I have made a very deliberate decision not to write on social media about the various violent experiences I continuously encounter. Sometimes, I want to write a Facebook status and vent about how dehumanised I felt after getting off a taxi or after a heated argument because I was ignored while asking for help in a store. I want to say, “f- this.” Why do “you people” hate us so much? But I don’t think this would be useful either. But at some point, we need to have a conversation about the violent ways in which coloured people treat Black people and their hateful actions especially in Cape Town.
But the problem persists. Coloured people are offended and disgusted to be affiliated with Blackness. Blackness is inferior and subhuman. Even coloured people who have “Black features” experience this hatred. Therefore, a conversation needs to be had that contextualises the origins of our identities under (colonisation/apartheid) white supremacy. The internalisation of white racism and white supremacy which result in anti-Black attitudes. And this conversation needs to take into consideration that these identities were constructed for us to hate each other and to divide us. The conversation cannot further divide us nor continue to do the work of the enemy.
The conversation needs our activists and our comrades to do the work in their communities by educating people about the nature of white supremacy.
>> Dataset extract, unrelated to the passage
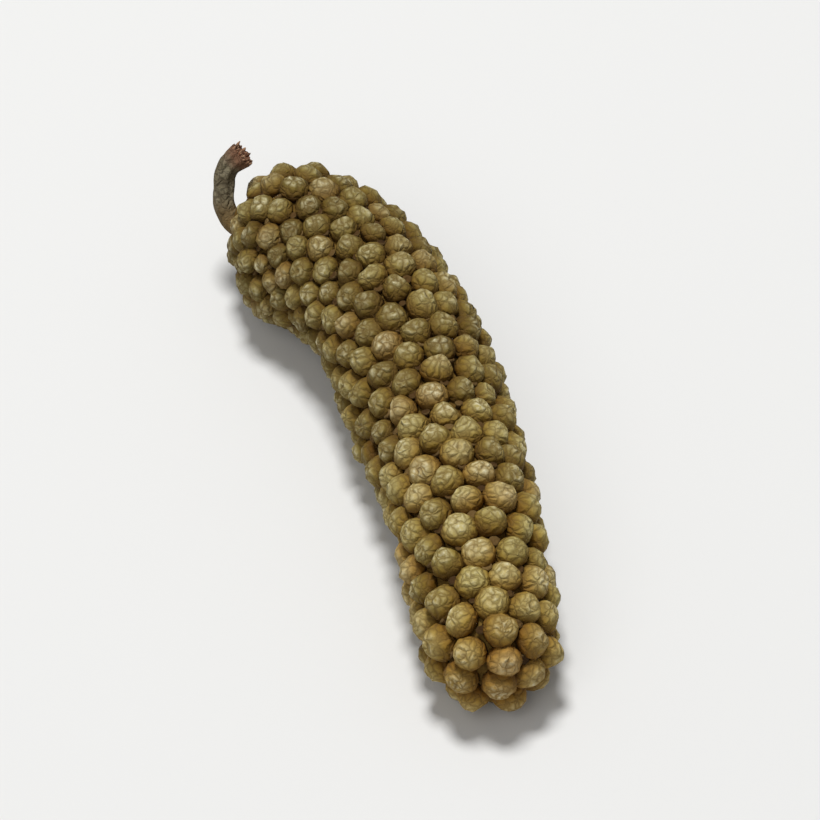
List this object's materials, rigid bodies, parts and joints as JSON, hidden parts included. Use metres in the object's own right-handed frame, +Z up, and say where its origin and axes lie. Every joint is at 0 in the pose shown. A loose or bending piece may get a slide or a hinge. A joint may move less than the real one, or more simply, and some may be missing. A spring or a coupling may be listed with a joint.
{
  "type": "dried long pepper",
  "caption": "Dried long pepper lying on its side: a slightly bent spike covered in small rounded berries, with a short bent stub of stalk.",
  "frame": {"origin": "on the surface that the pepper lies on, under the middle of its bounding box", "axes": "+X from the stalk end towards the tip, +Y towards the outer side of its bend, +Z up"},
  "size_m": [0.0246, 0.0076, 0.0061],
  "materials": {
    "berry_skin": "dry, matt, tan to khaki brown with pale dusty tops and dark brown gaps",
    "stalk_bark": "dry, matt, grey brown with a reddish brown broken end"
  },
  "bodies": {
    "root": {"fruit_spike": "berry_skin", "stalk": "stalk_bark"}
  },
  "joints": []
}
To do the calling out of their family members, friends, pastors and other community members. Those who have power and a huge amount of followers to publicly criticise anti-Blackness. For artists/creatives to deal with these issues in their work. Never to be defensive. To educate people about proximity to whiteness and privilege in the coloured community. We need their commitment in holding their own communities accountable to anti-Blackness. To hold people accountable without shaming or talking down. And most importantly, to do the work of unlearning racism and relearning within ourselves first.
The views expressed in this article are the author’s own and do not necessarily reflect The Daily Vox’s editorial policy.